Behavior of active filaments near solid-boundary under linear shear flow

Abstract

The steady-state behavior of a dilute suspension of self-propelled filaments confined between planar walls subjected to Couette-flow is reported herein. The effect of hydrodynamics has been taken into account using a mesoscale simulation approach. We present a detailed analysis of positional and angular probability distributions of filaments with varying propulsive force and shear-flow. The distribution of the centre-of-mass of the filament shows adsorption near the surfaces, which diminishes with the flow. The excess density of filaments decreases with Weissenberg number as Wi^−β with an exponent β ≈ 0.8, in the intermediate shear range (1 < Wi < 30). The angular orientational moment also decreases near the wall as Wi^−δ with δ ≈ 1/5; the variation in orientational moment near the wall is relatively slower than the bulk.
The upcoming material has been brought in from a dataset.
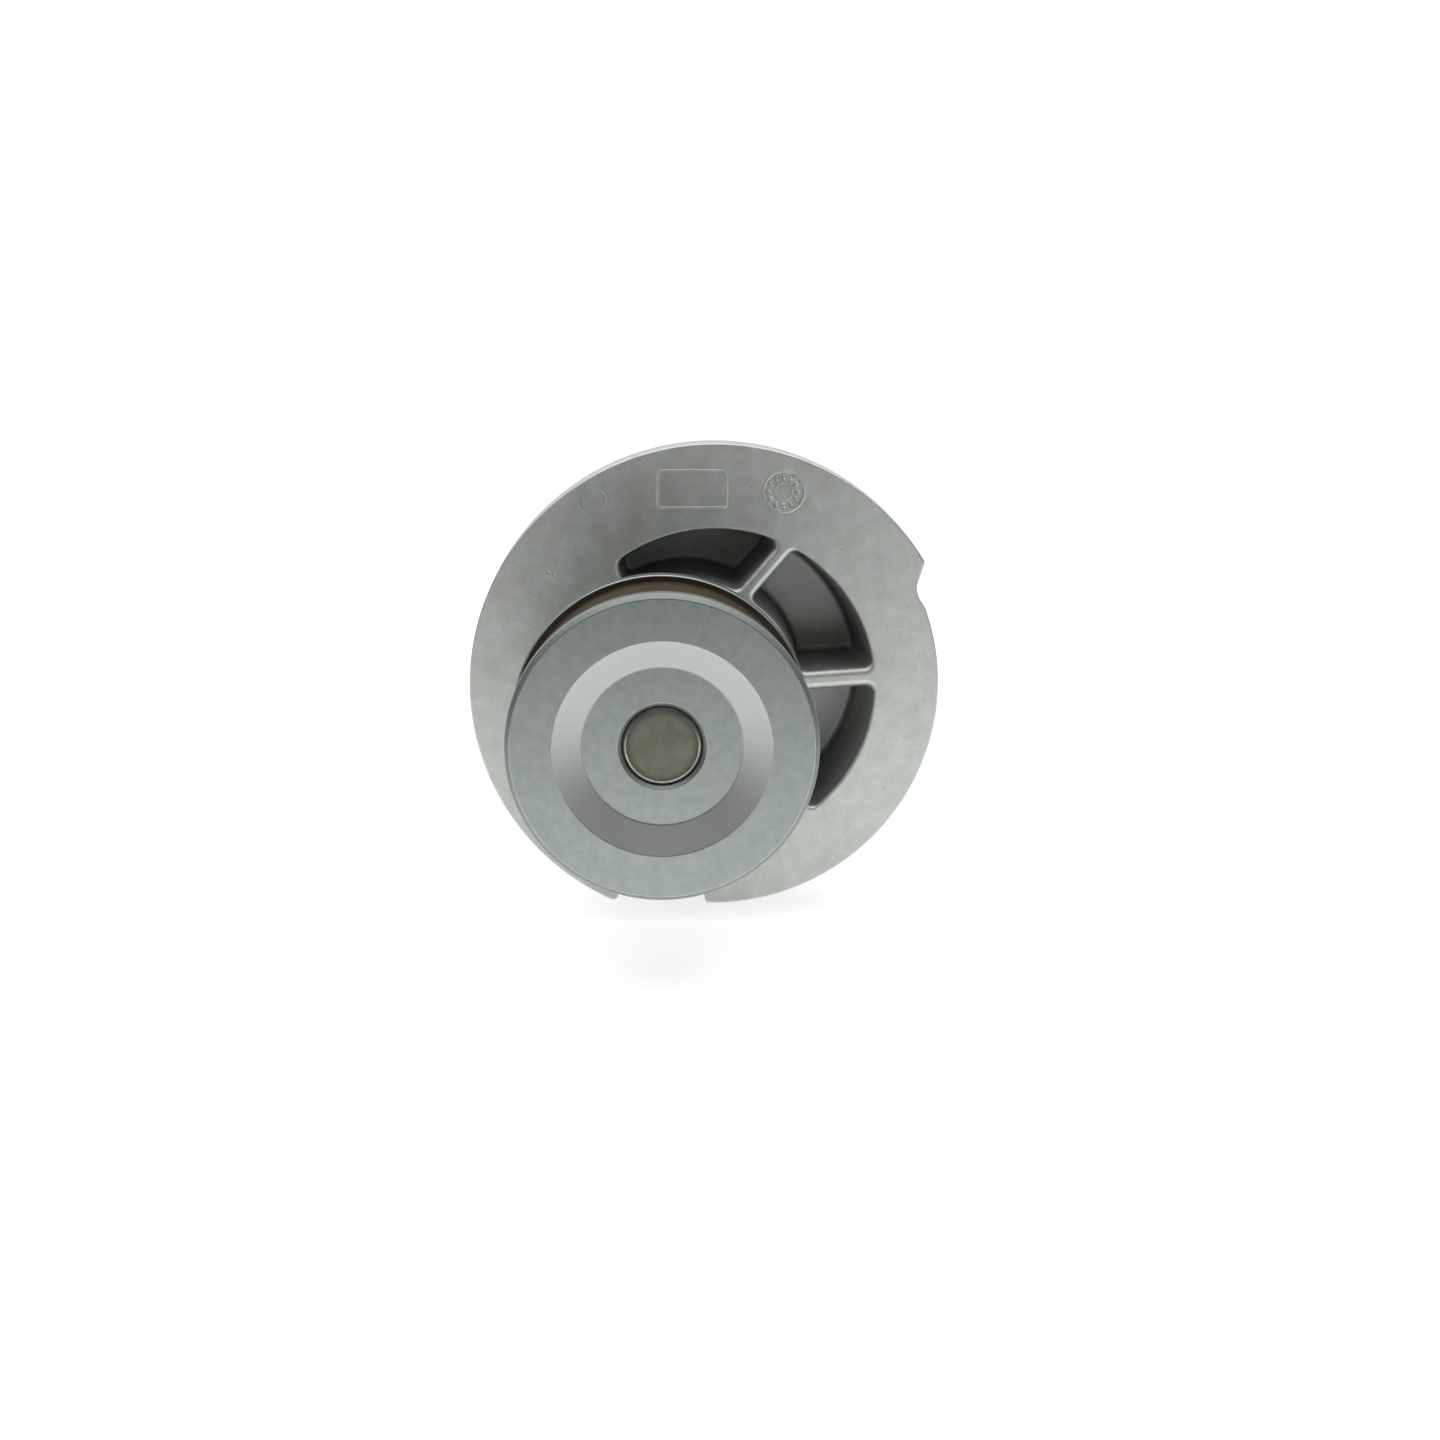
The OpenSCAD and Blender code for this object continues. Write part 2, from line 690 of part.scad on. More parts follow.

It shows a strong dependence on the propulsive force near the wall, with variation on force as Pe^−1/3 for large Pe ≥ 1. The active filament shows orientational preference with flow near the surfaces, which splits into upstream and downstream swimming. The population splitting from a unimodal (propulsive force dominated regime) to bimodal phase (shear dominated regime) is identified in the parameter space of propulsive force and shear flow.